Edukasi tentang batas-batas sentuhan fisik ini seharusnya tidak hanya sebatas wacana, tetapi bisa juga dipraktekkan dalam aktivitas sehari-hari. Dan sebenarnya yang paling potensial mengaplikasikan edukasi ini adalah tenaga pendidik di lembaga formal atau informal, seperti sekolah, pondok pesantren, panti asuhan dan lain-lain. Karena di lembaga ini lah anak-anak berinteraksi dengan orang dewasa yang bukan orangtua si anak. Di lembaga ini lah teori dan praktek bisa langsung dijalankan.
Ketika si anak tanpa sadar melakukan kontak fisik yang tidak perlu, tenaga pendidik bisa langsung mengingatkan, sehingga si anak terbiasa mengetahui batasan interaksi fisik dengan orang dewasa yang bukan orangtua sendiri. Apa yang boleh dan tidak boleh ketika terlibat kontak fisik dengan orang lain, baik orang dewasa maupun teman sendiri.
Seperti slogan klasik yang mengatakan bahwa kejahatan tidak selalu terjadi karena ada niat, tetapi karena ada kesempatan. Kita tidak pernah bahwa awal jadi terjadinya beberapa kasus pelecehan seksual anak-anak mungkin bukan dari niat pelaku, tetapi karena sentuhan dari si anak yang sebenarnya tidak bertendensi apa-apa, sementara orang dewasa begitu gampang terpicu secara seksual.

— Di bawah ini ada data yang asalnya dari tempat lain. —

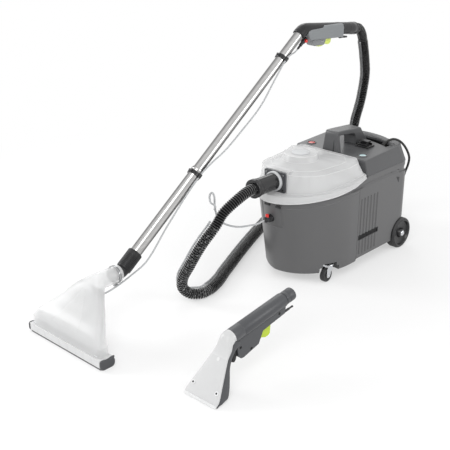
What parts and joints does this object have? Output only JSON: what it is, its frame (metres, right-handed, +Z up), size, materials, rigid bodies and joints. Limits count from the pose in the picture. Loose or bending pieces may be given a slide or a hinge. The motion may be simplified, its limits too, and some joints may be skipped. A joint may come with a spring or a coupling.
{
  "type": "carpet cleaner",
  "caption": "Wheeled spray-extraction carpet cleaner with lift-out tank, suction hose, floor wand and a hand tool for upholstery.",
  "frame": {"origin": "on the floor, under the middle of the box round the machine, the wand and the hand tool, cords left out", "axes": "+Z up; the machine's front faces -Y and its left side +X; the wand leans along +Y"},
  "size_m": [0.7124, 1.492, 0.7708],
  "materials": {
    "grey_body": "fine matte texture",
    "dark_body": "fine matte texture",
    "clear_plastic": "translucent, smooth",
    "black_plastic": "semi-gloss",
    "slate_plastic": "satin",
    "grey_grip": "satin",
    "lime_plastic": "satin",
    "red_plastic": "gloss",
    "pale_grey": "satin",
    "green_cap": "translucent",
    "tub_white": "translucent, matte",
    "rubber": "matte",
    "hose_rubber": "ribbed, semi-gloss",
    "tyre": "matte",
    "chrome": "polished",
    "steel": "brushed"
  },
  "bodies": {
    "machine": {"tank_housing": "grey_body", "machine_coupling": "black_plastic", "rear_axle": "chrome", "side_vent_left": "black_plastic", "side_vent_right": "black_plastic", "top_cover": "dark_body", "carry_handle": "dark_body", "accessory_bracket": "black_plastic", "vacuum_motor": "slate_plastic", "spray_pump": "slate_plastic", "cable_gland": "rubber", "mains_cord": "rubber", "mains_coil": "rubber", "mains_plug": "rubber", "suction_hose_front": "hose_rubber", "spray_hose": "clear_plastic"},
    "lid": {"lid": "clear_plastic", "port_plate": "dark_body", "port_screw_upper_left": "steel", "port_screw_upper_right": "steel", "port_screw_lower_left": "steel", "port_screw_lower_right": "steel", "port_ring": "pale_grey", "hose_connector": "black_plastic", "float_cage": "tub_white"},
    "dirty_tank": {"dirty_tank": "tub_white"},
    "float_disc": {"float_disc": "red_plastic"},
    "turbine_rotor": {"turbine_rotor": "steel"},
    "rear_wheel_left": {"rear_wheel_left": "tyre"},
    "rear_wheel_right": {"rear_wheel_right": "tyre"},
    "caster_fork_left": {"caster_fork_left": "chrome"},
    "caster_fork_right": {"caster_fork_right": "chrome"},
    "caster_wheel_left": {"caster_wheel_left": "tyre"},
    "caster_wheel_right": {"caster_wheel_right": "tyre"},
    "vacuum_switch": {"vacuum_switch": "green_cap"},
    "spray_switch": {"spray_switch": "red_plastic"},
    "machine_coupling_button": {"machine_coupling_button": "red_plastic"},
    "wand": {"suction_hose_rear": "hose_rubber", "suction_lip": "slate_plastic", "nozzle_lip": "clear_plastic", "floor_nozzle": "clear_plastic", "nozzle_jet": "slate_plastic", "hose_clamp": "steel", "wand_cuff": "black_plastic", "wand_lower_tube": "chrome", "wand_upper_tube": "chrome", "tube_clip_low": "slate_plastic", "tube_clip_high": "pale_grey", "wand_grip": "black_plastic", "trigger_housing": "grey_grip", "wand_coupling": "black_plastic", "hose_cuff": "black_plastic", "wand_spray_hose": "clear_plastic"},
    "wand_trigger": {"wand_trigger": "lime_plastic"},
    "wand_coupling_button": {"wand_coupling_button": "red_plastic"},
    "hand_tool": {"hand_nozzle": "clear_plastic", "hand_shell": "slate_plastic", "hand_tube": "slate_plastic", "hand_housing": "slate_plastic"},
    "hand_trigger": {"hand_trigger": "lime_plastic"}
  },
  "joints": [
    {"name": "lid_lift", "type": "slide", "parent": "machine", "child": "lid", "axis": [0, 0, 1], "range_m": [0, 0.15], "deforming": ["suction_hose_front"]},
    {"name": "dirty_tank_lift", "type": "slide", "parent": "machine", "child": "dirty_tank", "axis": [0, 0, 1], "range_m": [0, 0.075]},
    {"name": "float_rise", "type": "slide", "parent": "lid", "child": "float_disc", "axis": [0, 0, 1], "range_m": [0, 0.04]},
    {"name": "turbine_spin", "type": "hinge", "parent": "machine", "child": "turbine_rotor", "pos_m": [-0.039, 0.483, 0.25], "axis": [0, 0, 1], "continuous": true},
    {"name": "rear_wheel_left_spin", "type": "hinge", "parent": "machine", "child": "rear_wheel_left", "pos_m": [0.1095, 0.586, 0.0546], "axis": [1, 0, 0], "continuous": true},
    {"name": "rear_wheel_right_spin", "type": "hinge", "parent": "machine", "child": "rear_wheel_right", "pos_m": [-0.1875, 0.586, 0.0546], "axis": [1, 0, 0], "continuous": true},
    {"name": "caster_left_swivel", "type": "hinge", "parent": "machine", "child": "caster_fork_left", "pos_m": [0.093, 0.203, 0.06], "axis": [0, 0, 1], "continuous": true},
    {"name": "caster_wheel_left_spin", "type": "hinge", "parent": "caster_fork_left", "child": "caster_wheel_left", "pos_m": [0.093, 0.19, 0.0225], "axis": [1, 0, 0], "continuous": true},
    {"name": "caster_right_swivel", "type": "hinge", "parent": "machine", "child": "caster_fork_right", "pos_m": [-0.135, 0.203, 0.06], "axis": [0, 0, 1], "continuous": true},
    {"name": "caster_wheel_right_spin", "type": "hinge", "parent": "caster_fork_right", "child": "caster_wheel_right", "pos_m": [-0.135, 0.19, 0.0225], "axis": [1, 0, 0], "continuous": true},
    {"name": "vacuum_switch_press", "type": "slide", "parent": "machine", "child": "vacuum_switch", "axis": [0, 0, -1], "range_m": [0, 0.0018], "stiffness_N_per_m": 600},
    {"name": "spray_switch_press", "type": "slide", "parent": "machine", "child": "spray_switch", "axis": [0, 0, -1], "range_m": [0, 0.0018], "stiffness_N_per_m": 600},
    {"name": "machine_coupling_press", "type": "slide", "parent": "machine", "child": "machine_coupling_button", "axis": [0, 0, -1], "range_m": [0, 0.0014], "stiffness_N_per_m": 300},
    {"name": "wand_tilt", "type": "hinge", "parent": "machine", "child": "wand", "pos_m": [-0.175, -0.659, 0], "axis": [1, 0, 0], "range_deg": [0, 8]},
    {"name": "wand_trigger_pull", "type": "hinge", "parent": "wand", "child": "wand_trigger", "pos_m": [-0.175, 0.46, 0.704], "axis": [1, 0, 0], "range_deg": [0, 7], "stiffness_Nm_per_rad": 1},
    {"name": "wand_coupling_press", "type": "slide", "parent": "wand", "child": "wand_coupling_button", "axis": [-1, 0, 0], "range_m": [0, 0.0014], "stiffness_N_per_m": 300},
    {"name": "hand_tool_lift", "type": "slide", "parent": "machine", "child": "hand_tool", "axis": [0, 0, 1], "range_m": [0, 0.15]},
    {"name": "hand_trigger_pull", "type": "hinge", "parent": "hand_tool", "child": "hand_trigger", "pos_m": [0.274, -0.37, 0.096], "axis": [1, 0, 0], "range_deg": [0, 7], "stiffness_Nm_per_rad": 1}
  ],
  "couplings": [
    {"joint": "dirty_tank_lift", "follows": "lid_lift", "ratio": 0.5}
  ]
}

Maka sebaiknya kita sebagai orang dewasa tidak hanya mengedukasi si anak, tetapi juga mengedukasi diri sendiri untuk bisa menghindar dan mengingatkan si anak ketika dengan polos melakukan sentuhan pada kita yang bisa jadi berpotensi memberi rangsangan seksual terhadap orang dewasa lainnya. Bukan malah menganggapnya sebagai sesuatu yang normal, atau bahkan luar biasa sehingga menjadikannya sebuah konten  di media sosial sebagai sebuah kebanggaan.